I can’t remember the last time I wished for something other than “my health.” You see, I’ve had health issues and the last thing I wanted was to have them again.
But this year, I didn’t wish for my health. This is the year I developed a chronic health condition. One minute I was fine, the next minute, I felt intense neck pain. Over the next few weeks, it spread to my whole body. My doctor had no idea what was happening. None of the doctors at the practice did.
After much persistence, I got a National Health Service (NHS) appointment with the spinal unit. Their verdict? Everything’s fine. Which was good, in some ways. In other ways, it was a bit of an “Oh. Well, what do I do now?” moment. It had been going on for three months now, so it could definitely be classified as chronic pain.

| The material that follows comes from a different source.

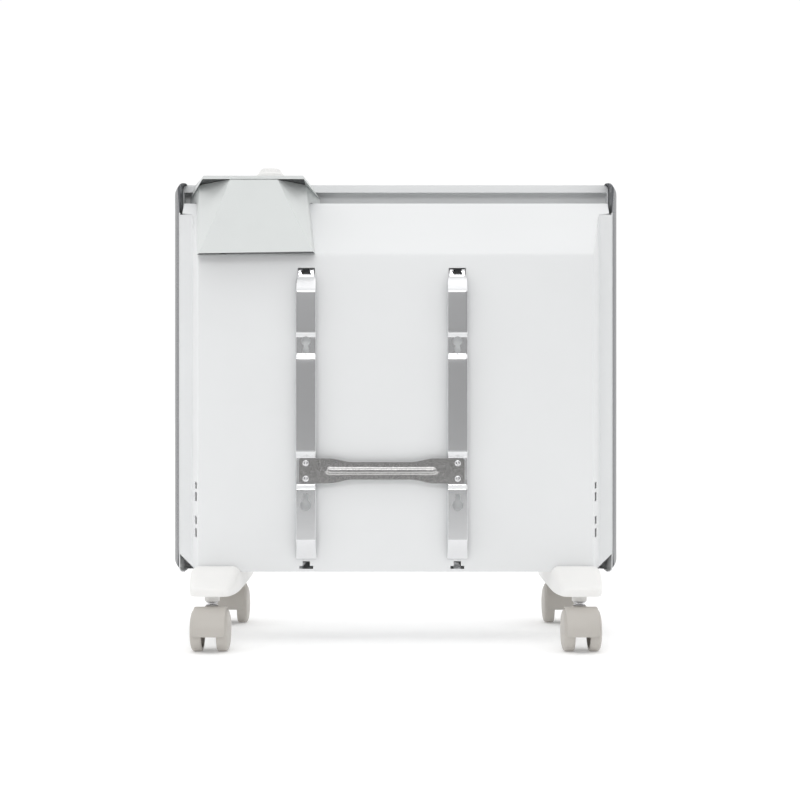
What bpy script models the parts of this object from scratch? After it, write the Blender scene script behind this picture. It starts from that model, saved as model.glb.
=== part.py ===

It was only when I was researching someone else’s condition that I suddenly had an idea what it was. One of my Twitter followers has fibromyalgia, and when I looked to see what this was, I suddenly had a revelation. These were my symptoms. I have not yet received a diagnosis, as NHS waiting lists are normally eight months long.
So I went on the Internet. I’m grateful to a blogger named Sam Cleasby who has posted information on living with invisible disability. I also found a lot of fibromyalgia-specific information on Julie Ryan’s website Counting My Spoons. I read so many accounts of people’s fibromyalgia experiences, such as it takes forever to diagnose and older doctors may not have heard of it.
I also read many articles on disability on this website and found these accounts to be extremely useful. The more I read, the more information I gathered about how to live with a chronic health condition. I happen to follow spoonies on Twitter anyway, so I reached out to them for advice and help. This, too, has been invaluable. As I read during one of my many chronic condition/disability research sessions, the only people who can truly understand chronic health are people who are chronically ill and disabled.
It has taken me a full year to come to terms with my situation. There have been many dark moments, and there will be many more, but like every “fibromyalgia warrior,” I’ve learned I am a strong person who is more than capable of coping with my new situation, or with any situation. I’ve learned not to feel bad if I have to spend the day just watching TV. There are some days I can do things almost like I used to, and some days I can’t.
Most importantly of all, I’ve learned that perfect health isn’t the be-all, end-all. You can live a good life with mediocre or even poor health. And that is the reason I didn’t wish for my health. I’ve learned to cope with my varied health.
I would tell others in my situation to stay strong. Doctor’s appointments are not easy to get in the U.K., so my primary support, advice and information came almost entirely from the Internet. If you have no local support, the Internet has a whole world of information. Remember to be very careful using it, though, because it’s a world of information and also a world of misinformation, too.
As us “Supernatural” fans say to each other, always keep fighting — for medical professionals to listen to you, for people to understand and to find answers or a diagnosis.